A biconvex method for minimum-time motion planning through sequences of convex sets
Tobia Marcucci, Mathew Halm, Will Yang, Dongchan Lee, Andrew D. Marchese
TL;DR
This paper introduces the Sequence of Convex Sets (SCS), a biconvex method for minimum-time motion planning that traverses a fixed sequence of convex sets under convex velocity and acceleration constraints. By alternately solving two convex subproblems—one with fixed transition points and one with fixed transition velocities—SCS achieves monotone convergence, completeness, and anytime behavior without line-search or trust-region tuning. The approach uses a polygonal initialization and a Bézier-based finite-dimensional parameterization to enable efficient, scalable optimization, with convex restrictions ensuring feasibility at each iteration. Empirical results show that SCS delivers high-quality trajectories substantially faster than state-of-the-art nonconvex solvers and with runtimes comparable to industry waypoint-based planners, while reducing trajectory duration in challenging scenarios such as multi-robot package transfer.
Abstract
We consider the problem of designing a smooth trajectory that traverses a sequence of convex sets in minimum time, while satisfying given velocity and acceleration constraints. This problem is naturally formulated as a nonconvex program. To solve it, we propose a biconvex method that quickly produces an initial trajectory and iteratively refines it by solving two convex subproblems in alternation.

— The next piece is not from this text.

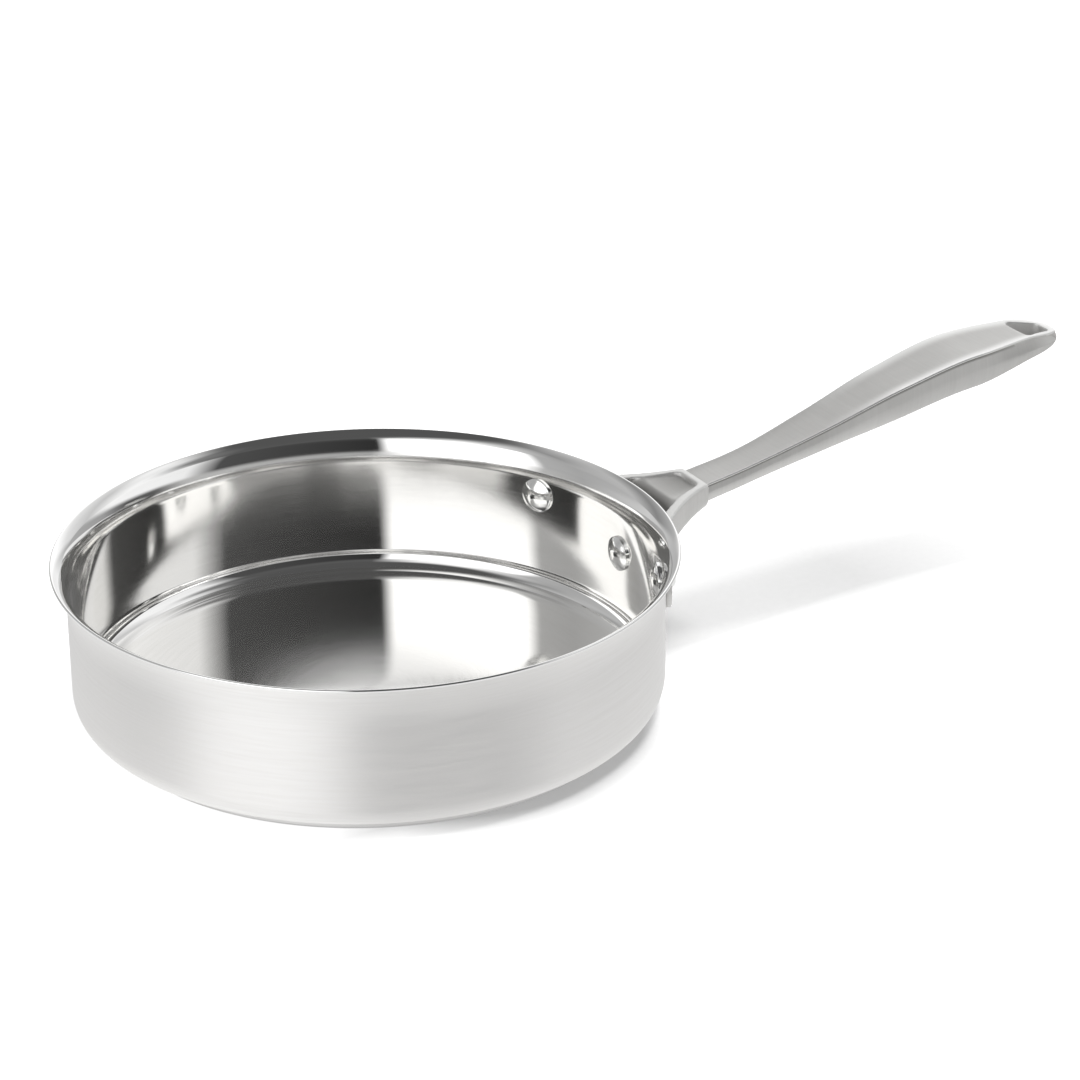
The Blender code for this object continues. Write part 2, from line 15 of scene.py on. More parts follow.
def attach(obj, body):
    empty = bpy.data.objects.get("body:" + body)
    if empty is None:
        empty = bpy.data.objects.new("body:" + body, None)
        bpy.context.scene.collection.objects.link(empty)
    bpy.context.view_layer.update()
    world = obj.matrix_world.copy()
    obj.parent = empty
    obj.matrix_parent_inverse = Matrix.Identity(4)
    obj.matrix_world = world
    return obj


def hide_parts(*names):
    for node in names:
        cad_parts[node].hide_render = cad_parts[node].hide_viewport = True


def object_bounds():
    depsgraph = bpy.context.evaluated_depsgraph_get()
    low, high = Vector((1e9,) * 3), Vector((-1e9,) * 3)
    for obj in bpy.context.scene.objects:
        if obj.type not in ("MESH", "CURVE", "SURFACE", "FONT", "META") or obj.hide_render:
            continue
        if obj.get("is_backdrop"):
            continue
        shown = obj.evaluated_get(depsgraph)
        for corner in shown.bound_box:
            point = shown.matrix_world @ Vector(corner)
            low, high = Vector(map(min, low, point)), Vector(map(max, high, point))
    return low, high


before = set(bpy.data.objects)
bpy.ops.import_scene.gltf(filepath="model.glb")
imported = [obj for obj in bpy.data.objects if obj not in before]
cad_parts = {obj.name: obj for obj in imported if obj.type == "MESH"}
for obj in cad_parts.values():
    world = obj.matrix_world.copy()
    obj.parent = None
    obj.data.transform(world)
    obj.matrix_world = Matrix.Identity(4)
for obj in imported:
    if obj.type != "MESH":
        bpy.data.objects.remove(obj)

This method is guaranteed to converge, returns a feasible trajectory even if stopped early, and does not require the selection of any line-search or trust-region parameter. Exhaustive experiments show that our method finds high-quality trajectories in a fraction of the time of state-of-the-art solvers for nonconvex optimization. In addition, it achieves runtimes comparable to industry-standard waypoint-based motion planners, while consistently designing lower-duration trajectories than existing optimization-based planners.